Qué tanto hace que José Luis Cuevas era todo un figurín: apuesto, seductor, con un aire de insolencia y arrogancia muy propio de quien se tiene por alguien favorecido por la fortuna y es celebrado por sus admiradores. Hace algunos años, ignoro si todavía, en el museo que lleva su nombre en el centro de la Ciudad de México, al ascender por una escalinata uno se encontraba con la fotografía silueteada en tamaño natural del pintor, en disfraz de vaquerito y posando como cuatrero que desenfunda las pistolas, puesta ahí para besarla: estaba llena de marcas de pintalabios. El penúltimo «niño terrible» del arte mexicano (siempre brotará alguno más), en buena medida gracias a su omnipresencia en los movimientos y en las inmediaciones de los personajes más conspicuos de la cultura nacional del último medio siglo, Cuevas era un artista cuya obra consistía, en buena medida, en la proliferación mediática y egotista de su propia persona. Ello, desde luego, no quiere decir nada en contra de la valía de su trabajo creativo, que debería juzgarse, de ser posible, desde perspectivas despreocupadas de los malentendidos de la fama. Pero el hecho es que quiso fama, mucha, la tuvo, la usufructuó durante mucho tiempo, y ahora está siendo su víctima de un modo absolutamente horrible.

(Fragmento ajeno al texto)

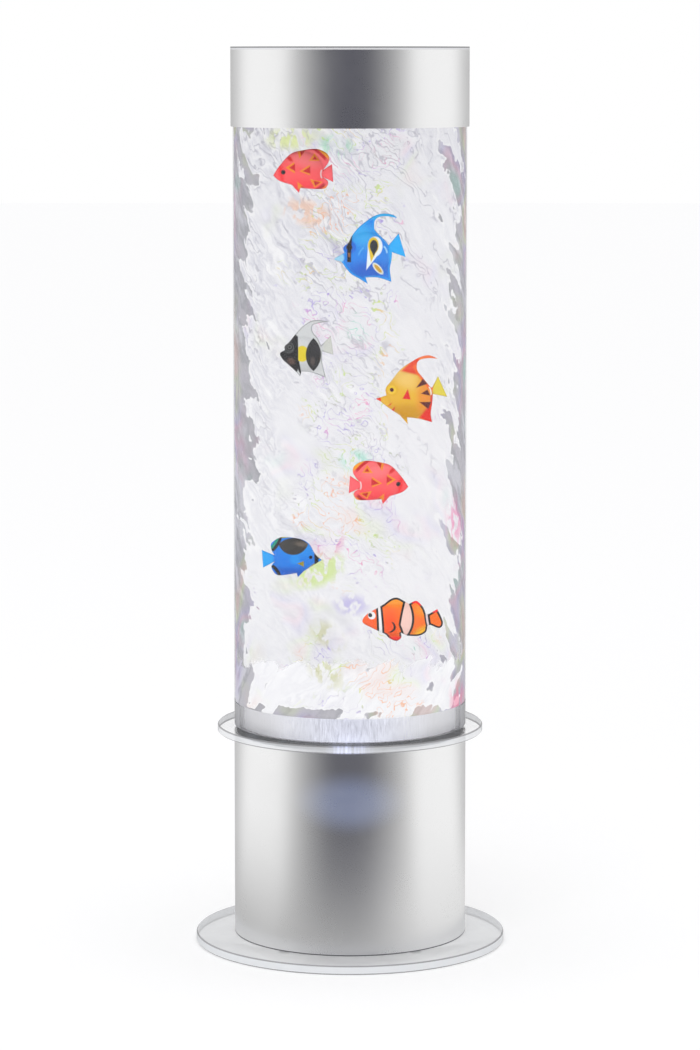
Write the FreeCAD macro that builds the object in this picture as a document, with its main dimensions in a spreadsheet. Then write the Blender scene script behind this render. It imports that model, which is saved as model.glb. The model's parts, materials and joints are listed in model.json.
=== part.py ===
"""Bubble tube floor lamp: a clear water tube with seven swimming toy fish on a round aluminium base.

Millimetres, +Z up, origin at the middle of the base plate's underside, front towards -Y.
"""
import FreeCAD, Part
import math
import os
import re
import Sketcher

# ---------------------------------------------------------------- driving sizes, in millimetres
SIZES = {
    # how far a cutting bar runs past the face that it opens
    "cut_past": 1,
    # outer stack, from the ground up
    "plate_radius": 103.75, "plate_thick": 6, "plate_edge": 0.8,
    "shell_radius": 77.75, "shell_wall": 1.5, "shell_tall": 136.5,
    "flange_radius": 89, "flange_thick": 5, "flange_edge": 0.8,
    "tube_radius": 77.75, "tube_wall": 3, "tube_tall": 448.5,
    "floor_thick": 4, "floor_fit": 0.05,
    "collar_tall": 11.5, "collar_wall": 1.5, "collar_clear": 0.2, "ledge_wide": 3, "ledge_thick": 1.5,
    "diffuser_drop": 2, "diffuser_thick": 2,
    # lift-off cap
    "skirt_clear": 0.45, "skirt_wall": 1, "skirt_drop": 50.5, "lid_thick": 2,
    "liner_rim": 2, "liner_deep": 10, "liner_wall": 5, "liner_clear": 0.4,
    "vent_radius": 1.5, "vent_ring": 58, "vent_count": 6,
    # chassis in the base
    "tray_thick": 3, "deck_thick": 3, "chassis_clear": 0.3, "pillar_radius": 4, "pillar_ring": 62,
    "deck_hole": 20, "hose_hole": 8, "flange_screw_ring": 56,
    "bolt_radius": 2, "bolt_long": 16, "bolt_head": 4, "bolt_cone": 2, "bolt_sunk": 0.4,
    "pan_head": 3.5, "pan_thick": 2.4, "flange_grip": 3.5,
    "small_radius": 1.25, "small_long": 6, "small_head": 2.5, "small_thick": 1.6,
    "vent_slot_wide": 3, "vent_slot_tall": 24, "vent_slot_level": 90, "vent_slot_pitch": 9,
    # light under the floor
    "led_board_radius": 62, "led_board_hole": 20, "board_thick": 1.6, "led_side": 5, "led_thick": 1.6,
    "led_ring": 48, "led_count": 12, "led_inner_ring": 30, "led_inner_count": 6, "led_screw_ring": 39,
    # air fitting and stone
    "stem_radius": 6, "stem_drop": 7, "fitting_head": 11, "fitting_head_tall": 3.5, "washer_thick": 1.5,
    "nut_flat": 10, "nut_tall": 4, "diffuser_hole": 14, "stone_radius": 30, "stone_tall": 10,
    "nipple_radius": 2, "nipple_long": 8, "air_bore": 1, "hose_wall": 1, "hose_bend": 12, "grip_gap": 1,
    # air pump
    "pump_x": 8, "pump_y": -8, "pump_long": 72, "pump_wide": 46, "pump_tall": 40, "pump_wall": 2,
    "pump_foot_radius": 5, "pump_foot_tall": 6, "pump_foot_inset": 2, "boss_radius": 3, "boss_bite": 1,
    "valve_side": 24, "valve_tall": 10, "valve_axis": 5, "valve_nipple": 21,
    "bellows_radius": 9, "bellows_waist": 7, "bellows_tall": 10, "bellows_wall": 1,
    "arm_from": -22, "arm_to": 16, "arm_wide": 10, "arm_thick": 3, "hub_radius": 4, "hub_wide": 13.4,
    "pin_radius": 1.5, "pin_clear": 0.05, "lug_clear": 0.3, "lug_thick": 3,
    "magnet_long": 6, "magnet_side": 8, "pole_gap": 1, "core_deep": 16, "core_long": 18, "core_back": 4,
    "core_leg": 5, "core_mid": 6, "core_window": 19, "coil_long": 11, "coil_wide": 26, "coil_tall": 17,
    "coil_gap": 0.8,
    # non-return valve in the air line
    "line_y": -51, "check_level": 70, "check_radius": 8, "check_half": 6, "flap_radius": 6,
    "flap_thick": 1, "line_level": 118,
    # control board, rear panel, inlet and buttons
    "board_setback": 37.75, "board_long": 64, "board_wide": 32, "board_boss": 6, "board_inset": 4,
    "panel_level": 36, "window_long": 50, "window_tall": 24, "panel_gap": 0.3, "panel_thick": 2.5,
    "panel_lap": 5, "panel_screw_long": 5,
    "inlet_long": 12, "inlet_tall": 11, "inlet_depth": 11.3, "inlet_barrel": 4, "inlet_bore": 3.2,
    "inlet_deep": 10, "inlet_pin_radius": 1.05, "inlet_pin_sunk": 1, "inlet_sunk": 0.35,
    "hole_clear": 0.15, "button_x": 16, "button_radius": 5, "button_proud": 1.25, "button_seat": 0.28,
    "button_collar": 6.2, "button_collar_thick": 1.5, "button_stem": 2, "button_stem_long": 2.4,
    "button_travel": 1.5, "travel_spare": 0.2, "switch_side": 6, "switch_thick": 3.5,
    "plunger_radius": 1.75, "plunger_long": 1.5, "switch_board_long": 48, "switch_board_tall": 22,
    "post_x": 20, "post_level": 27, "post_radius": 2.5, "post_bite": 1.7,
    # internal leads
    "lead_radius": 1, "lead_bend": 6, "lead_level": 108, "led_lead_x": 5.5, "led_lead_reach": 4,
    "pump_lead_rise": 12, "pump_lead_reach": 4, "inlet_lead_inset": 4,
    # parts on the control board: lead plugs, a relay, two capacitors and a chip
    "plug_side": 6, "plug_tall": 6, "led_plug_x": -20, "pump_plug_x": 10, "switch_plug_x": 16,
    "plug_row": 6, "relay_long": 14, "relay_wide": 10, "relay_tall": 11, "relay_x": -6,
    "capacitor_radius": 4, "capacitor_tall": 12, "capacitor_x": 21, "capacitor_row": 10,
    "chip_side": 8, "chip_thick": 1.5, "chip_x": -10, "chip_row": 8,
    # moulded fish: overall length and height, body thickness and fin thickness
    "fin_thick": 1.6,
    "coral_long": 39.2, "coral_tall": 28.6, "coral_thick": 10,
    "azure_long": 46.6, "azure_tall": 45.9, "azure_thick": 10,
    "banner_long": 35.4, "banner_tall": 38.2, "banner_thick": 9,
    "amber_long": 47.6, "amber_tall": 46, "amber_thick": 10,
    "saddle_long": 39.7, "saddle_tall": 26.8, "saddle_thick": 10,
    "clown_long": 53.4, "clown_tall": 28.9, "clown_thick": 10,
    # where each fish floats: across, its lane from front to back, and its height
    "upper_red_x": -30.5, "upper_red_y": -43, "upper_red_z": 519.2,
    "blue_angel_x": 13, "blue_angel_y": -52, "blue_angel_z": 469,
    "banner_fish_x": -28.7, "banner_fish_y": -17, "banner_fish_z": 400.7,
    "yellow_angel_x": 40.8, "yellow_angel_y": -14, "yellow_angel_z": 373.2,
    "lower_red_x": 18.8, "lower_red_y": -39.5, "lower_red_z": 314.3,
    "blue_saddle_x": -38.5, "blue_saddle_y": -30, "blue_saddle_z": 263.4,
    "clownfish_x": 35, "clownfish_y": -27, "clownfish_z": 221.3,
}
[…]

Adicto a su propia imagen, Cuevas se tomaba una fotografía cada día. O casi: en el mismo museo, según su sitio web, se conserva un acervo de más de 12 mil, disponibles para la curiosidad de los interesados. (Es significativo que su debut haya sido el autorretrato, como «niño obrero», con que ganó un concurso de la Secretaría de Educación Pública a los seis o siete años de edad). Algo parecido sucedía con su «Cuevario», la columna periodística en la que desde 1985, primero en un diario, luego en otro, luego autopublicándola en internet, daba cuenta, sobre todo, de sí mismo: sus pareceres, pero además las incidencias de la vida íntima y del ámbito doméstico, los modos en que su celebridad se esparcía por el mundo (frecuentemente usaba la tercera persona para referir sus andanzas), sus recuerdos, sus amores.
El drama exhibido estos días, en horario estelar, es deplorable. Nos lo han mostrado desvalido y atrapado entre la mujer y las hijas, que para arrebatárselo no escatiman pormenores: sabemos, incluso, cómo éstas lo habrían hallado en el escusado, con los calzones en los tobillos y embarrado con sus deyecciones. Le hemos visto una pierna tumefacta; hemos conocido su mirada, otrora brillante por la mera alegría de ser José Luis Cuevas, arrinconada tras los tubos de oxígeno mientras se ve en la odiosa obligación de dar explicaciones y recontar su desventura como un viejo enfermo y aterrado. ¿Y alguien se acuerda de que existe algo llamado pudor? El diccionario de la RAE da dos acepciones para esta palabra: una es «honestidad, modestia, recato», o sea todo lo que ha faltado en este asunto, y otra, en desuso, que es «mal olor, hedor»: lo que lo infesta, para nuestro entretenimiento inclemente.
Publicado en la columna «La menor importancia», en Mural, el jueves 18 de abril de 2013.